> What you should do: Copy out the lines that include the word "axes".
━━━━━━
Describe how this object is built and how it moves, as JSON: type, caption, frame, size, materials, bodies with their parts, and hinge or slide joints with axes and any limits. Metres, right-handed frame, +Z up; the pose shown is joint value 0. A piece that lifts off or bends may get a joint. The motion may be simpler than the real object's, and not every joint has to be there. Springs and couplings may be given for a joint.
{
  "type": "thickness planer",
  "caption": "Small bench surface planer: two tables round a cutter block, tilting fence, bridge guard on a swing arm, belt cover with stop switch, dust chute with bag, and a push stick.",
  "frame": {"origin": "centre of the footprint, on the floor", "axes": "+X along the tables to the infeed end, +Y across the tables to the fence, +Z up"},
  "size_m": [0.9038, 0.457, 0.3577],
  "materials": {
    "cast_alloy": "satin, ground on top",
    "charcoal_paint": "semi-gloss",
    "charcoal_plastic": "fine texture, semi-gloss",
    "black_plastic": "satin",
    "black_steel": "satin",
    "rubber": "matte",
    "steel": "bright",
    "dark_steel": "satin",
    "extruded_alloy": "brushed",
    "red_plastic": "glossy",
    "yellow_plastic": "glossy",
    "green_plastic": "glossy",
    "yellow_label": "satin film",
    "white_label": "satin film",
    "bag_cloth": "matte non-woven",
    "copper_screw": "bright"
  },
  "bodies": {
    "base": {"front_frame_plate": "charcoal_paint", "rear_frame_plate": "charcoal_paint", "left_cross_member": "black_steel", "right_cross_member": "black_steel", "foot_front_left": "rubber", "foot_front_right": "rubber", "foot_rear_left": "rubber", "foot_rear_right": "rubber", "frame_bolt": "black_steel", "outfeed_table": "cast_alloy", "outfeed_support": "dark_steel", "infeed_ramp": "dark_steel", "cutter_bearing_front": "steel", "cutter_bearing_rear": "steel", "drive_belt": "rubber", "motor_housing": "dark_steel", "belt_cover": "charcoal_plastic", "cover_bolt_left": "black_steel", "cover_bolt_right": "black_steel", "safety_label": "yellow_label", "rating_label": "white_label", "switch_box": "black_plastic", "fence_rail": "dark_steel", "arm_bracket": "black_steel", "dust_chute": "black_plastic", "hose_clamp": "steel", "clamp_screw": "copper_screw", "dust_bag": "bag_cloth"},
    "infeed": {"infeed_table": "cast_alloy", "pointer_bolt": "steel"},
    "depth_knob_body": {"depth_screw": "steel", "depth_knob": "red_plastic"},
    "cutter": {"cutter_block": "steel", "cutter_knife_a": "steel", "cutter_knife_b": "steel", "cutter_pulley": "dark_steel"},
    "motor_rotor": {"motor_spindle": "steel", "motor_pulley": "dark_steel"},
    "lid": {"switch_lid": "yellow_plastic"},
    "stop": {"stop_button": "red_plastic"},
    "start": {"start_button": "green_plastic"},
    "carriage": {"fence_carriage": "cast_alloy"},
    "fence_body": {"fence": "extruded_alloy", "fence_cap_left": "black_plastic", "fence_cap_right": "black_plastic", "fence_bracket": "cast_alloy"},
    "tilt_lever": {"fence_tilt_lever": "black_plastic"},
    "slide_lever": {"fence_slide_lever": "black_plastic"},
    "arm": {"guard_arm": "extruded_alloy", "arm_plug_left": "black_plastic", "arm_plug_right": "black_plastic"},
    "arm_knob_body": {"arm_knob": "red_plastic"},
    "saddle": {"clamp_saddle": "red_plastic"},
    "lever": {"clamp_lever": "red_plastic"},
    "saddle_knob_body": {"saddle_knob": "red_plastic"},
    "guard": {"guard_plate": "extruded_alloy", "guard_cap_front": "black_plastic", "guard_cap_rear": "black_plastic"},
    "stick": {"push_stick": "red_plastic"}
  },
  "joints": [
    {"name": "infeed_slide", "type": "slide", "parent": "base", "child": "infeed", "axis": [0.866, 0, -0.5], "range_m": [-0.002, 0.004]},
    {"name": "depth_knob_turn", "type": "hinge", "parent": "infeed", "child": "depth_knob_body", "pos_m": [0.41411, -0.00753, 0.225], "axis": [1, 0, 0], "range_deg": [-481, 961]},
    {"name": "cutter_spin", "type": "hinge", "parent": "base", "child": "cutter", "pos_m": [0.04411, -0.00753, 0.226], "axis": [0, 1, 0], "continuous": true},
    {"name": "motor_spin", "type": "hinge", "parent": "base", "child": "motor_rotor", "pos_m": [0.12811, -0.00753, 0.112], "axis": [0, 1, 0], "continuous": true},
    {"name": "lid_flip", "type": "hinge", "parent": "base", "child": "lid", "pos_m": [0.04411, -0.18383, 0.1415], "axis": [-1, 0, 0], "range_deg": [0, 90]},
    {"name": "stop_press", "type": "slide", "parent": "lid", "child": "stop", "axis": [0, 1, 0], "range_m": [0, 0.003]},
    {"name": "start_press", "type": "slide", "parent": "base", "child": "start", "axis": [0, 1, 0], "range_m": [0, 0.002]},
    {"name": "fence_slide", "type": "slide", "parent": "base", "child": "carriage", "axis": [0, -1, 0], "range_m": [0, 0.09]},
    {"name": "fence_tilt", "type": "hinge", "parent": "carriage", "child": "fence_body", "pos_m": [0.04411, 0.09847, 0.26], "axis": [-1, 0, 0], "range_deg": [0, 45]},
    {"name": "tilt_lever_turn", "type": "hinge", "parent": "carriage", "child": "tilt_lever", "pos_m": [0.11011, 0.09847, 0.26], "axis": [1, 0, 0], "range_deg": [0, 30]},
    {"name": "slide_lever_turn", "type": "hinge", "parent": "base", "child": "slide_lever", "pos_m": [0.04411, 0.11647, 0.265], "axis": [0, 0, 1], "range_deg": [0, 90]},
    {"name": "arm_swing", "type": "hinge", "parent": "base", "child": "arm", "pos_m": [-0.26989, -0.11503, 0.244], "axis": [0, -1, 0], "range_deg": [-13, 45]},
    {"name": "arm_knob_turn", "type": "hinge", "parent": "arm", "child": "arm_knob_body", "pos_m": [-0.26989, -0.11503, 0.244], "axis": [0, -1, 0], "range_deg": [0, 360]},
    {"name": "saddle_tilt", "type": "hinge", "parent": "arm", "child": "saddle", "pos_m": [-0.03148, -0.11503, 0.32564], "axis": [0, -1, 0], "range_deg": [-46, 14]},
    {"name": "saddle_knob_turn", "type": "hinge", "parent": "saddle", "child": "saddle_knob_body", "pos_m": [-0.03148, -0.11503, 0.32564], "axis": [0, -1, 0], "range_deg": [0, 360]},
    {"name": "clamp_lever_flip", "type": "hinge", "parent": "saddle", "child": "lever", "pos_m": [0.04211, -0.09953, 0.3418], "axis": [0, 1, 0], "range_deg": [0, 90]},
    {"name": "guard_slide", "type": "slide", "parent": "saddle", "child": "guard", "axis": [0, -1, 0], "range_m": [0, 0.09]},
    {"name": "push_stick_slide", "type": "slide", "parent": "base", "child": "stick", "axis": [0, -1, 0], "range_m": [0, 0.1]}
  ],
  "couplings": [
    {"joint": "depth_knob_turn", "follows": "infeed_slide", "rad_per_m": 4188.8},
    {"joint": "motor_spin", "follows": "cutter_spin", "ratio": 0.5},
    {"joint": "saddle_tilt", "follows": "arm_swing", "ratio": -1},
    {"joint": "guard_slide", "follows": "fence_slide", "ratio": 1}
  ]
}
━━━━━━
> Exercise response:
Describe how this object is built and how it moves, as JSON: type, caption, frame, size, materials, bodies with their parts, and hinge or slide joints with axes and any limits. Metres, right-handed frame, +Z up; the pose shown is joint value 0. A piece that lifts off or bends may get a joint. The motion may be simpler than the real object's, and not every joint has to be there. Springs and couplings may be given for a joint.
  "frame": {"origin": "centre of the footprint, on the floor", "axes": "+X along the tables to the infeed end, +Y across the tables to the fence, +Z up"},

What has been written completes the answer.